▶ _Exercise instructions_:
Please quote exactly the opening lines of the data, from the first line to the one where "bevel.harden_normals = False" appears.

▶ _Raw data_:
------------------------------------------------------------------------
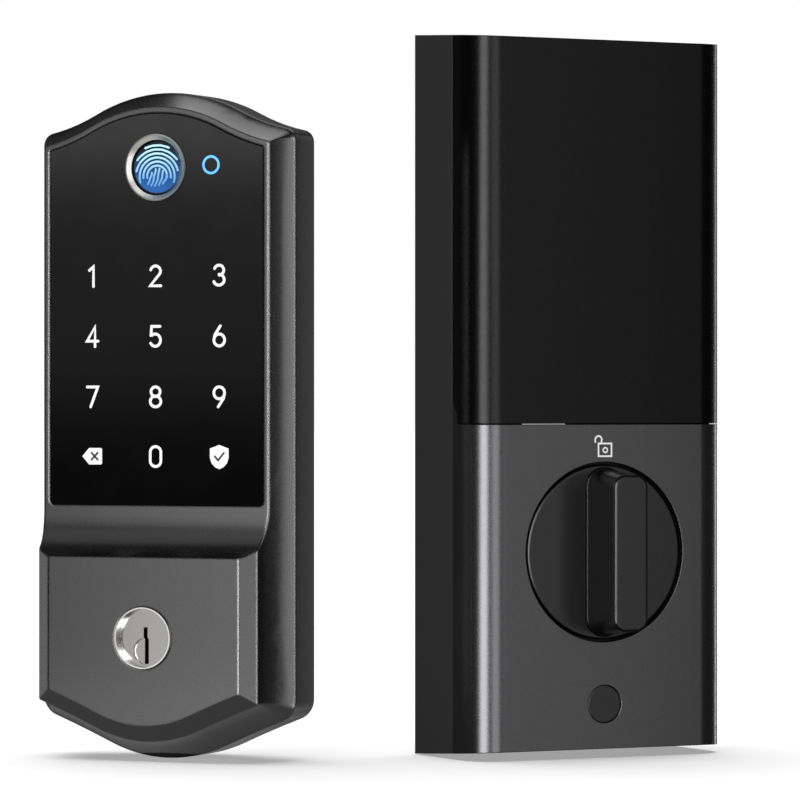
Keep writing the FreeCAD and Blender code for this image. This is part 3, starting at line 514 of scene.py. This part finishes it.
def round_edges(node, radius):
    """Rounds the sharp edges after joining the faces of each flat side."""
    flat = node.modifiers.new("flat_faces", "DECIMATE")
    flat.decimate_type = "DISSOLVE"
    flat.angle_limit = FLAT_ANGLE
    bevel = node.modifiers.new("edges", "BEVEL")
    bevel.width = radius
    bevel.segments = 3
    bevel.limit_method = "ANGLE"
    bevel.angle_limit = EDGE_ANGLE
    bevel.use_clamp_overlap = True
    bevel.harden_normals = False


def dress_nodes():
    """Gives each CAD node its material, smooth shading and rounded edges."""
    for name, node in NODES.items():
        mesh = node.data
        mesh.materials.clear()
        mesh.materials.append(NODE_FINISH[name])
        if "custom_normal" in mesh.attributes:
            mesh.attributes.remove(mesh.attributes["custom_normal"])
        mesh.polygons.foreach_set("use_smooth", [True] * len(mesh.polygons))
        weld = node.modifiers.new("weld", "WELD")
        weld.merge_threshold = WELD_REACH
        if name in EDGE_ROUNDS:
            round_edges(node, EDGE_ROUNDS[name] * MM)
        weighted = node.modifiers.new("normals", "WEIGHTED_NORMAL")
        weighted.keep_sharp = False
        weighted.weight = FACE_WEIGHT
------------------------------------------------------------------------
▶ _Result for this exercise_:
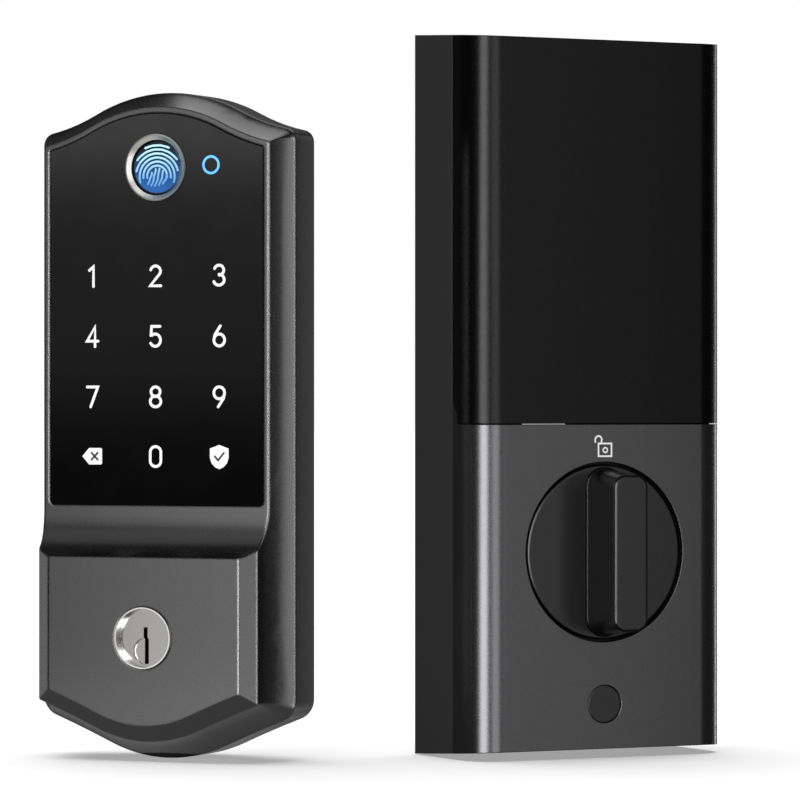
Keep writing the FreeCAD and Blender code for this image. This is part 3, starting at line 514 of scene.py. This part finishes it.
def round_edges(node, radius):
    """Rounds the sharp edges after joining the faces of each flat side."""
    flat = node.modifiers.new("flat_faces", "DECIMATE")
    flat.decimate_type = "DISSOLVE"
    flat.angle_limit = FLAT_ANGLE
    bevel = node.modifiers.new("edges", "BEVEL")
    bevel.width = radius
    bevel.segments = 3
    bevel.limit_method = "ANGLE"
    bevel.angle_limit = EDGE_ANGLE
    bevel.use_clamp_overlap = True
    bevel.harden_normals = False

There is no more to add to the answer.